Mesta AS
- Company type: State owned
- Industry: Construction Civil engineering
- Founded: 2003
- Headquarters: Oslo, Norway
- Area served: Norway
- Key people: Marianne Bergmann Røren
- Revenue: NOK 5,939 million (2006)
- Operating income: NOK -312 million (2006)
- Net income: NOK -190 million (2006)
- Number of employees: 3 237 (2006)
- Parent: Norwegian Ministry of Trade and Industry
- Website: www.mesta.no

= Mesta (company) =

Norwegian company focused on construction

Mesta AS is a Norwegian government enterprise delivering services within construction and civil engineering of roads. The company is owned by the Norwegian Ministry of Trade and Industry and has its headquarters at Skøyen, Oslo. Marianne Bergmann Røren is the Chief Executive Officer of Mesta AS.

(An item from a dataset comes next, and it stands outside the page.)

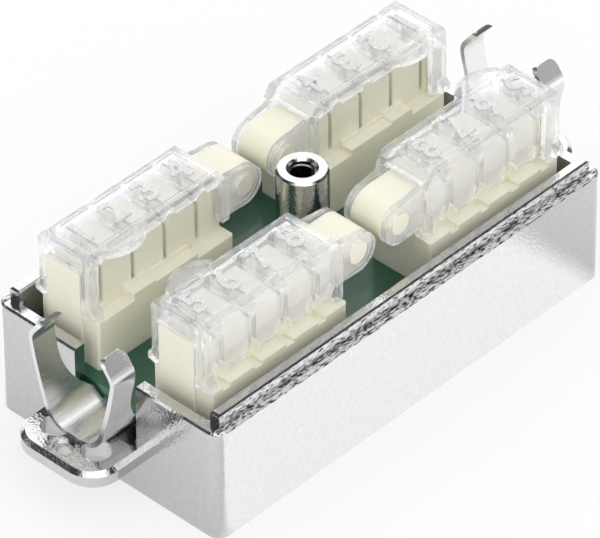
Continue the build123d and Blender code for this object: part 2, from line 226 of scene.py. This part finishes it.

The company was created in 2003 when the construction division of Statens Vegvesen was demerged to become a separate limited company that has to compete for each contract. During the summer of 2008 the company experienced a restructuring of the entire organizational structure. The company now consists of eight fully owned subsidiaries: Geo Survey, Eiendom (Property), Entreprenør (Entrepreneur), Asfalt (Asphalt), Stein (Rock), Elektro (Electro), Drift (Operation), and Verksted (Maintenance). The corporate HQ is positioned in Oslo. The subsidiaries are structured as own entities and are limited companies.